I think if you get comfortable with cold calls. I think that was really helpful for me, just reaching out and just going for it, putting all your cards out. I didn’t think that I’d be able to do it but it’s much easier once you get to hear someone, when you get to hear them rather than see what they’re typing. I think that breaks a lot of boundaries and you realize that they’re just like people too and they want to help out.
Give us the quick pitch for your book.
My name is Tristan MacHale. I’m the author of Green Homes, a book that teachers everyone about sustainable design on residential scale and how it is going to reshape American homes.
What will a reader learn from your book?
The point of the book is to introduce everyone to the ideas of sustainability on residential design because it’s going to happen. It’s going to be a part of our landscape moving forward. I just want to give everyone a head’s up for what’s to come.
The reason I would give is that this is all going to happen. Being ahead of the curve or at least having an understanding of what’s going to happen, what to be aware of and what to look out for, that’s the most important thing.

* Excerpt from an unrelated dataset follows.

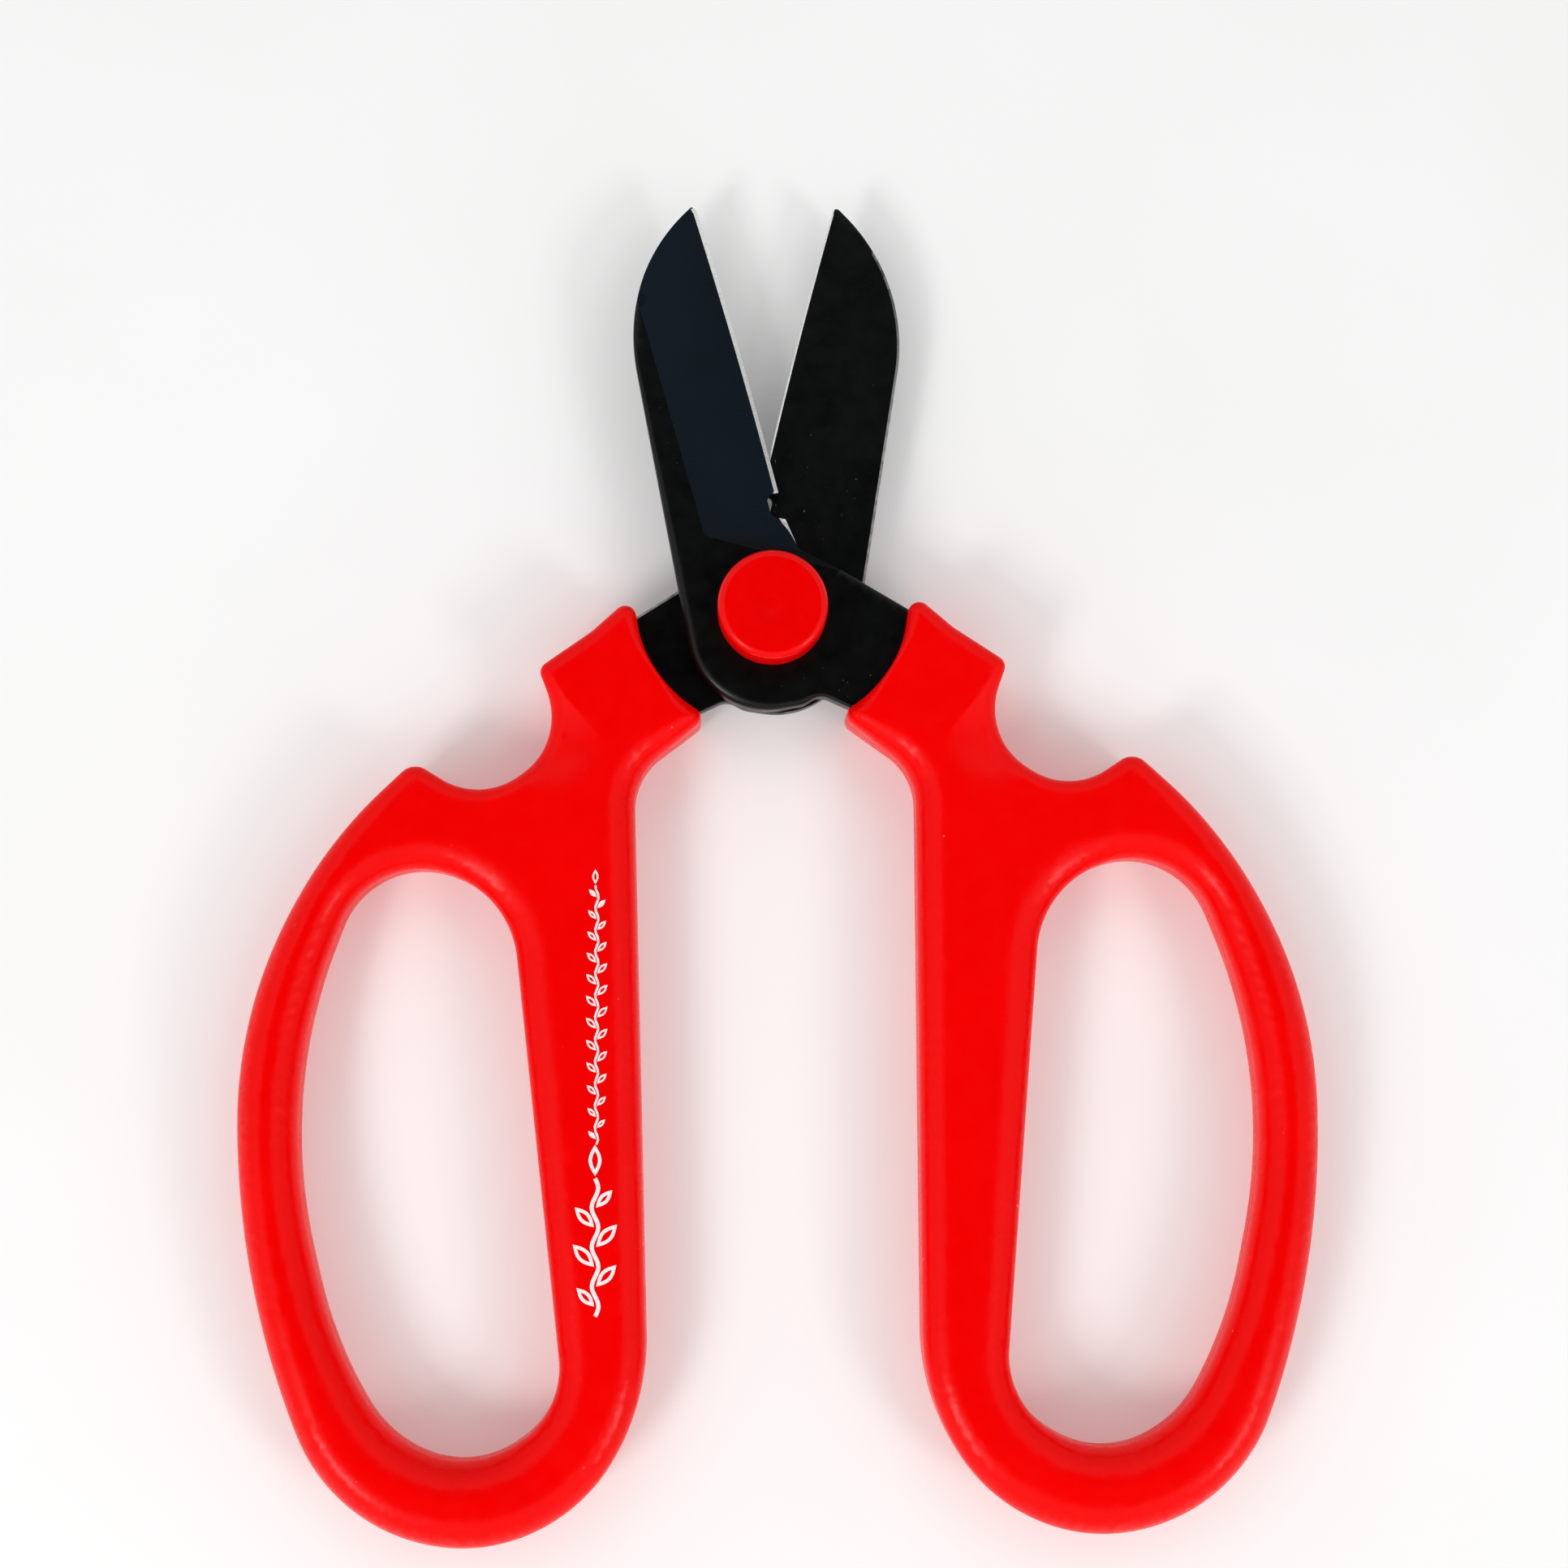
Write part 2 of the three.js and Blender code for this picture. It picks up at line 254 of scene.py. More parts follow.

Although if energy and technology, the prices always fall. Being an early adapter is not the best idea. I mean, you’re cool, you’re green and all that but I think just understanding what’s going to happen is always important and not being surprised by something.
Who should read your book?
The original audience is for people who are in the process of designing a home. Obviously that means they have to be wealthy enough to be in the market to build their own home but also just anyone who has an interest in technology or sustainability. I think it’s applicable to most people.